[Rows from a 3D modeling dataset]
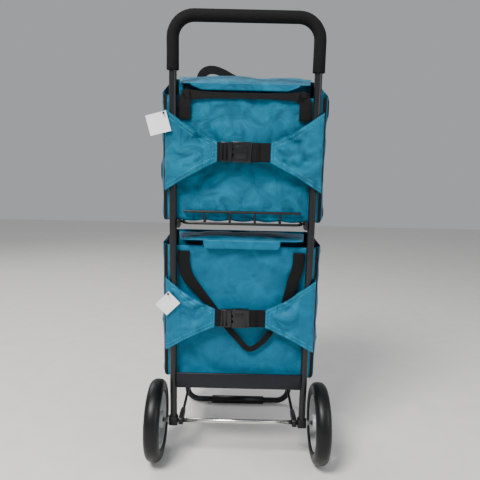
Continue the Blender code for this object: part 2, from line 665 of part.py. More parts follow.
def build_buckle(bag, mouth, up):
    """A side-release buckle: the prong half is sewn on, the socket slides off."""
    axis = pivot(f"{bag}_buckle_axis", BUCKLE_FORWARD, up, mouth)
    half_up, half_thick = BUCKLE_HEIGHT / 2, BUCKLE_THICKNESS / 2
    socket = add_piece(f"{bag}_buckle_socket",
                       box((mouth, BUCKLE_FORWARD - half_thick, up - half_up),
                           (mouth + BUCKLE_LENGTH, BUCKLE_FORWARD + half_thick, up + half_up),
                           0.0012), PLASTIC, axis)
    room = half_up - BUCKLE_WALL
    tool(socket, box((mouth - 0.01, BUCKLE_FORWARD - half_thick + BUCKLE_WALL, up - room),
                     (mouth + PRONG + 0.003, BUCKLE_FORWARD + half_thick - BUCKLE_WALL,
                      up + room)), "DIFFERENCE")
    thick = half_thick - BUCKLE_WALL - 0.0008
    base = add_piece(f"{bag}_buckle_prongs",
                     box((mouth - BUCKLE_BASE, BUCKLE_FORWARD - half_thick + 0.001,
                          up - half_up + 0.001),
                         (mouth - TOUCH, BUCKLE_FORWARD + half_thick - 0.001,
                          up + half_up - 0.001), 0.001), PLASTIC)
    for offset in (-0.0135, 0.0, 0.0135):
        tool(base, box((mouth - 0.004, BUCKLE_FORWARD - thick, up + offset - 0.003),
                       (mouth + PRONG, BUCKLE_FORWARD + thick, up + offset + 0.003)), "UNION")
    hidden = WING_INNER + WEBBING_SEWN
    runs = {"left": (-hidden, mouth - BUCKLE_BASE - TOUCH),
            "right": (mouth + BUCKLE_LENGTH + TOUCH, hidden)}
    behind = WING_FORWARD + WING_THICKNESS / 2 + TOUCH
    for word, (start, end) in runs.items():
        add_piece(f"{bag}_webbing_{word}",
                  box((start, behind, up - WEBBING / 2),
                      (end, behind + WEBBING_THICKNESS, up + WEBBING / 2)), BLACK_WEBBING)


def build_handle(name, stations, middle_width, parent=FRAME):
    """A loop of webbing, as wide as it is woven at its sewn ends."""
    def width_at(share):
        ends = min(1.0, 2.5 * abs(2 * share - 1) ** 3)
        return middle_width + (HANDLE_WEBBING - middle_width) * ends

    strap = add_piece(name, ribbon(stations, width_at), BLACK_WEBBING, parent)
    return thicken(strap, HANDLE_THICKNESS, 0.0)


def build_tag(bag, hole, middle, tilt):
    """A blank card that swings on a plastic pin, both drawn from its hole."""
    across, up = hole
    axis = pivot(f"{bag}_tag_axis", TAG_FORWARD, up, across)
    width, height, thickness = TAG
    turn = Matrix.Rotation(tilt, 3, "Y")
    centre = Vector((middle[0], TAG_FORWARD, middle[1]))
    outline = [centre + turn @ Vector((width / 2 * a, -thickness / 2, height / 2 * b))
               for a, b in [(-1, -1), (1, -1), (1, 1), (-1, 1)]]
    card = add_piece(f"{bag}_tag", slab(outline, (0.0, thickness, 0.0)), PAPER, axis)
    front = TAG_FORWARD - 0.004
    tool(card, rod((across, front, up), (across, TAG_FORWARD + 0.004, up), TAG_HOLE),
         "DIFFERENCE")
    on_wing = WING_FORWARD - WING_THICKNESS / 2 - TAG_PIN / 2 - TOUCH
    path = bent_path([(across + 0.010, on_wing, up), (across, on_wing, up),
                      (across, front, up)], TAG_PIN, 3)
    pin = add_piece(f"{bag}_tag_pin", swept(path, TAG_PIN, 8), PLASTIC)
    tool(pin, rod((across, front - 0.001, up), (across, front + 0.0006, up), 0.005, 10),
         "UNION")


def build_upper_soft_goods():
    """The upper bag with its lid, wings, buckle, handles and tag."""
    build_bag("upper_bag", UPPER_BAG)
    _, back, front = UPPER_BAG
    build_lid("upper_lid", (BAG_FRONT + 0.004, front + 0.003), (0.001, back + 0.0225), 0.097)
    build_wings("upper", UPPER_WING)
    build_buckle("upper", UPPER_BUCKLE_LEFT, (UPPER_WING[2] + UPPER_WING[3]) / 2)

    rear = pivot("upper_rear_handle_axis", 0.0055, back - 0.046)
    level = back + 0.003
    build_handle("upper_rear_handle",
                 bent_path([(-0.127, 0.0055, back - 0.048), (-0.127, 0.0055, level),
                            (0.127, 0.0055, level), (0.127, 0.0055, back - 0.048)],
                           0.018, 5), 0.012, rear)
    outside = BAG_FRONT + 0.003
    stand = BAG_FRONT + 0.014
    fore = pivot("upper_front_handle_axis", outside, front - 0.055)
    build_handle("upper_front_handle",
                 [(-0.114, outside, front - 0.055), (-0.114, outside, front - 0.035),
                  (-0.113, stand, front - 0.012), (-0.108, stand, front + 0.012),
                  (-0.096, stand, front + 0.024), (-0.078, stand, front + 0.026),
                  (-0.055, stand, front + 0.018), (-0.020, stand, front + 0.002),
                  (0.030, stand, front - 0.004), (0.075, stand, front - 0.003),
                  (0.098, stand, front - 0.006), (0.110, stand, front - 0.022),
                  (0.114, outside, front - 0.040), (0.114, outside, front - 0.055)],
                 0.014, fore)
    build_tag("upper", (-0.1665, 0.698), (-0.178, 0.677), math.radians(-15.0))


def build_lower_soft_goods():
    """The lower bag with its lid, wings, buckle, handles and tag."""
    build_bag("lower_bag", LOWER_BAG)
    _, back, front = LOWER_BAG
    build_lid("lower_lid", (BAG_FRONT + 0.004, front + 0.0035), (-0.004, back + 0.0125),
              0.084)
    build_wings("lower", LOWER_WING)
    build_buckle("lower", LOWER_BUCKLE_LEFT, (LOWER_WING[2] + LOWER_WING[3]) / 2)

    top = back - 0.012
    flat = 0.0055
    middle = (LOWER_WING[2] + LOWER_WING[3]) / 2
    build_handle("lower_rear_handle",
                 [(-0.127, flat, top), (-0.127, flat, top - 0.030), (-0.118, flat, top - 0.060),
                  (-0.091, flat, top - 0.094), (-0.060, flat - 0.004, middle + 0.018),
                  (-0.033, flat - 0.005, middle - 0.020), (-0.005, flat - 0.005, middle - 0.052),
                  (0.022, flat - 0.005, middle - 0.077), (0.050, flat - 0.005, middle - 0.060),
                  (0.074, flat - 0.004, middle - 0.028), (0.094, flat, middle + 0.010),
                  (0.108, flat, top - 0.094), (0.118, flat, top - 0.060),
                  (0.126, flat, top - 0.030), (0.127, flat, top)], 0.013)
    outside = BAG_FRONT + 0.003
    stand = BAG_FRONT + 0.012
    fore = pivot("lower_front_handle_axis", outside, back - 0.090)
    hang = back - 0.090
    build_handle("lower_front_handle",
                 bent_path([(-0.114, outside, hang + 0.004), (-0.114, stand, hang - 0.030),
                            (-0.060, stand, hang - 0.110), (0.060, stand, hang - 0.110),
                            (0.114, stand, hang - 0.030), (0.114, outside, hang + 0.004)],
                           0.016, 3), 0.014, fore)
    build_tag("lower", (-0.1586, 0.3125), (-0.1575, 0.287), math.radians(45.0))


# ------------------------------------------------------------------ assembly
build_frame()
for SIDE, WORD in mirror_sides():
    build_wheel(SIDE, WORD)
    build_strut(SIDE, WORD)
TRAY_AXIS = pivot("tray_axis", *TRAY_PIVOT)
build_platform(TRAY_AXIS)
build_foot(pivot("foot_axis", *FRONT_PIVOT, parent=TRAY_AXIS))
build_shelf()
build_upper_soft_goods()
build_lower_soft_goods()
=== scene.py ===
# %% [markdown]
# # A shopping trolley on wheels
# This lesson dresses a finished mechanical model. Every tube, pin and wheel is
# already in its place, so the work here is the surface: soft sewn bags, ribbed
# webbing, foam, rubber, paint and steel, all made with Blender's own tools.

# %% Load the fixed frame
import json
import math

import bpy
import numpy as np
from mathutils import Matrix, Vector, noise


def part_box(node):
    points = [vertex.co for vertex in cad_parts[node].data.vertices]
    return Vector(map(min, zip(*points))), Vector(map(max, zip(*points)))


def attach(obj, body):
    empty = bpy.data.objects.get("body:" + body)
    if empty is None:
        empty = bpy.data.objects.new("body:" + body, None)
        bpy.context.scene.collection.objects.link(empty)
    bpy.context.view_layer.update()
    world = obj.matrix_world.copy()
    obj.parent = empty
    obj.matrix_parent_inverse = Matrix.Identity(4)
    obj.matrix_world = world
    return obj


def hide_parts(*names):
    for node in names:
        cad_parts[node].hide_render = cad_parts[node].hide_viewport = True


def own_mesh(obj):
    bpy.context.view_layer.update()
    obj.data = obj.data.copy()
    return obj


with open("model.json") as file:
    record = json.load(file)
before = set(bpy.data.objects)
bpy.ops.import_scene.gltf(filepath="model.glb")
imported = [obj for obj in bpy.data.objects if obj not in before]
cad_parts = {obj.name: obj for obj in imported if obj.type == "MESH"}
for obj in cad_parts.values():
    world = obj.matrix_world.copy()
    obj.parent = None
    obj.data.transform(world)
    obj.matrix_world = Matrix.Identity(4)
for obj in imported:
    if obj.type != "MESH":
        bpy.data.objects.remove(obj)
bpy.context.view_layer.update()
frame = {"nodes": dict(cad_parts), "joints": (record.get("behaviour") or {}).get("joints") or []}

# %% [markdown]
# The uprights lean back a little. It is far easier to model square to the
# uprights and to tip each finished piece into place, so one matrix holds the
# lean. Its angle is read from the axis of a joint that points straight out of
# the uprights, and its origin is the middle of the axle.

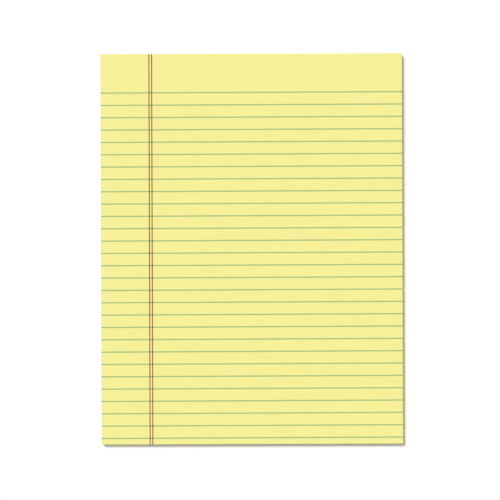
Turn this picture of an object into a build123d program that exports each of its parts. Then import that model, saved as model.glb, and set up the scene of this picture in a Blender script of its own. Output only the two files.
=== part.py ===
from build123d import *

import os

# A glue-top writing pad that lies on its backing board: a block of ruled sheets, the board
# under it, and the film of dried glue that holds them together along the head.
# Sizes are in millimetres. X runs across the page, Y from its foot to its glued head, and Z
# up from the face that the pad lies on. The origin is the middle of that face's box.

# The block of sheets
SHEET_WIDTH = 215.9  # US letter, 8 1/2 in
SHEET_LENGTH = 279.4  # US letter, 11 in
SHEET_COUNT = 50
SHEET_CALIPER = 0.09  # one sheet's share of the block's height

# The backing board
BOARD_CALIPER = 0.7

# Sheets and board are cut to one outline, and their corners are a little blunted
CORNER_RADIUS = 0.5

# The film of glue
FILM_EDGE = 0.15  # how far it stands off the head at the top sheet and at the board's back
FILM_CROWN = 0.35  # how far it stands off halfway up

# What follows from these
BLOCK_HEIGHT = SHEET_COUNT * SHEET_CALIPER
PAD_HEIGHT = BOARD_CALIPER + BLOCK_HEIGHT
FILM_LENGTH = SHEET_WIDTH - 2 * CORNER_RADIUS
HEAD_Y = (SHEET_LENGTH - FILM_CROWN) / 2
PAGE_CENTRE_Y = HEAD_Y - SHEET_LENGTH / 2


def page_slab(bottom, height):
    """A slab with the page's outline, from the level bottom up."""
    outline = RectangleRounded(SHEET_WIDTH, SHEET_LENGTH, CORNER_RADIUS)
    return extrude(Pos(0, PAGE_CENTRE_Y, bottom) * outline, amount=height)


def glue_film():
    """A strip on the head's flat, between the corners, with a shallow arc for its outside."""
    low_edge = (HEAD_Y + FILM_EDGE, 0)
    crown = (HEAD_Y + FILM_CROWN, PAD_HEIGHT / 2)
    high_edge = (HEAD_Y + FILM_EDGE, PAD_HEIGHT)
    flat_side = Polyline(high_edge, (HEAD_Y, PAD_HEIGHT), (HEAD_Y, 0), low_edge)
    outside = ThreePointArc(low_edge, crown, high_edge)
    section = make_face(Plane.YZ * (flat_side + outside))
    return extrude(section, amount=FILM_LENGTH / 2, both=True)


parts = {
    "backing_board": page_slab(0, BOARD_CALIPER),
    "ruled_sheets": page_slab(BOARD_CALIPER, BLOCK_HEIGHT),
    "glue_strip": glue_film(),
}

os.makedirs("parts", exist_ok=True)
for name, part in parts.items():
    export_step(part, f"parts/{name}.step")
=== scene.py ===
"""The looks of a glue-top ruled writing pad that lies on a pale table.

The frame gives three solids: the block of sheets, the backing board and the film of dried glue.
Each one is stood for by a finer piece in its place: a stack of single sheets whose loose ends
part a little, a printed top sheet, a board with blunted edges and a film with brush marks.
"""

import math

import bpy
import numpy as np
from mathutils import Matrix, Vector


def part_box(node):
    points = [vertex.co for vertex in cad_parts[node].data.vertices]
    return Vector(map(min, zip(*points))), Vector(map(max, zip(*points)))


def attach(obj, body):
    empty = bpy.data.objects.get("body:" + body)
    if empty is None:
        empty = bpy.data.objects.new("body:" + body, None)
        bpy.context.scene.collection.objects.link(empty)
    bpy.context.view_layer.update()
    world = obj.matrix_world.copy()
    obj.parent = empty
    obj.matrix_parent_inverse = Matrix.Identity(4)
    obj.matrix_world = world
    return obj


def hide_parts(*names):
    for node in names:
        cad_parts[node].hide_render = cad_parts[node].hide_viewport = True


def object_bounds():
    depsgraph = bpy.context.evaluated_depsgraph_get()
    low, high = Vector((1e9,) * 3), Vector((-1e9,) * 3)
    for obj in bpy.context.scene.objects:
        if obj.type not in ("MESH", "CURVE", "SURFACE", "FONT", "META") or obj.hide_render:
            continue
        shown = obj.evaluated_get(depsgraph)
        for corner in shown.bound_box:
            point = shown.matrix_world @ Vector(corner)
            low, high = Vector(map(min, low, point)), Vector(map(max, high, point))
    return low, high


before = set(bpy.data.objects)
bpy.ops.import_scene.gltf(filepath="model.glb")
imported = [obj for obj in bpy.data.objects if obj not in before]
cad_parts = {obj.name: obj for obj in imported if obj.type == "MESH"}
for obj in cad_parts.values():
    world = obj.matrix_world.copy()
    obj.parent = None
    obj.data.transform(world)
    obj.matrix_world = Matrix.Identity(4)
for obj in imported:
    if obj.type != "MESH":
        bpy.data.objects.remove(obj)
cad_low, cad_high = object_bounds()

MM = 0.001
SEED = 11

# ---- sizes, in metres ----

BLOCK_LOW, BLOCK_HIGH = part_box("ruled_sheets")
BOARD_LOW, BOARD_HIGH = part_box("backing_board")
FILM_LOW, FILM_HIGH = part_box("glue_strip")
PAGE_WIDTH = BLOCK_HIGH.x - BLOCK_LOW.x
PAGE_LENGTH = BLOCK_HIGH.y - BLOCK_LOW.y
PAGE_CENTRE = (BLOCK_LOW + BLOCK_HIGH) / 2
BLOCK_HEIGHT = BLOCK_HIGH.z - BLOCK_LOW.z
CORNER_RADIUS = 0.5 * MM

SHEET_COUNT = 50
SHEET_THICKNESS = 0.077 * MM  # the rest of a sheet's share of the block is air
CUT_JITTER = 0.015 * MM  # how far a whole sheet may lie aside, either way
LOOSE_SLIP = 0.14 * MM  # how far a sheet's foot may lie off the block's
LOOSE_DIP = 0.12 * MM  # how far the top sheet sinks in places, away from the glue
LOOSE_POWER = 0.6  # below 1, so that the sheets come loose soon after the glued head
AIR_SPREAD = 1.6  # how unevenly the air gathers between them; at 0 all gaps are much alike

BOARD_BLUNTING = 0.07 * MM  # width of the blunted arrises of the board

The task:
Your output shall consist solely of the lines from the line with "high_edge = (HEAD_Y" to the line with "low, high = Vector((1e9,)", reproduced exactly, both ends included.

Right answer:
    high_edge = (HEAD_Y + FILM_EDGE, PAD_HEIGHT)
    flat_side = Polyline(high_edge, (HEAD_Y, PAD_HEIGHT), (HEAD_Y, 0), low_edge)
    outside = ThreePointArc(low_edge, crown, high_edge)
    section = make_face(Plane.YZ * (flat_side + outside))
    return extrude(section, amount=FILM_LENGTH / 2, both=True)


parts = {
    "backing_board": page_slab(0, BOARD_CALIPER),
    "ruled_sheets": page_slab(BOARD_CALIPER, BLOCK_HEIGHT),
    "glue_strip": glue_film(),
}

os.makedirs("parts", exist_ok=True)
for name, part in parts.items():
    export_step(part, f"parts/{name}.step")
=== scene.py ===
"""The looks of a glue-top ruled writing pad that lies on a pale table.

The frame gives three solids: the block of sheets, the backing board and the film of dried glue.
Each one is stood for by a finer piece in its place: a stack of single sheets whose loose ends
part a little, a printed top sheet, a board with blunted edges and a film with brush marks.
"""

import math

import bpy
import numpy as np
from mathutils import Matrix, Vector


def part_box(node):
    points = [vertex.co for vertex in cad_parts[node].data.vertices]
    return Vector(map(min, zip(*points))), Vector(map(max, zip(*points)))


def attach(obj, body):
    empty = bpy.data.objects.get("body:" + body)
    if empty is None:
        empty = bpy.data.objects.new("body:" + body, None)
        bpy.context.scene.collection.objects.link(empty)
    bpy.context.view_layer.update()
    world = obj.matrix_world.copy()
    obj.parent = empty
    obj.matrix_parent_inverse = Matrix.Identity(4)
    obj.matrix_world = world
    return obj


def hide_parts(*names):
    for node in names:
        cad_parts[node].hide_render = cad_parts[node].hide_viewport = True


def object_bounds():
    depsgraph = bpy.context.evaluated_depsgraph_get()
    low, high = Vector((1e9,) * 3), Vector((-1e9,) * 3)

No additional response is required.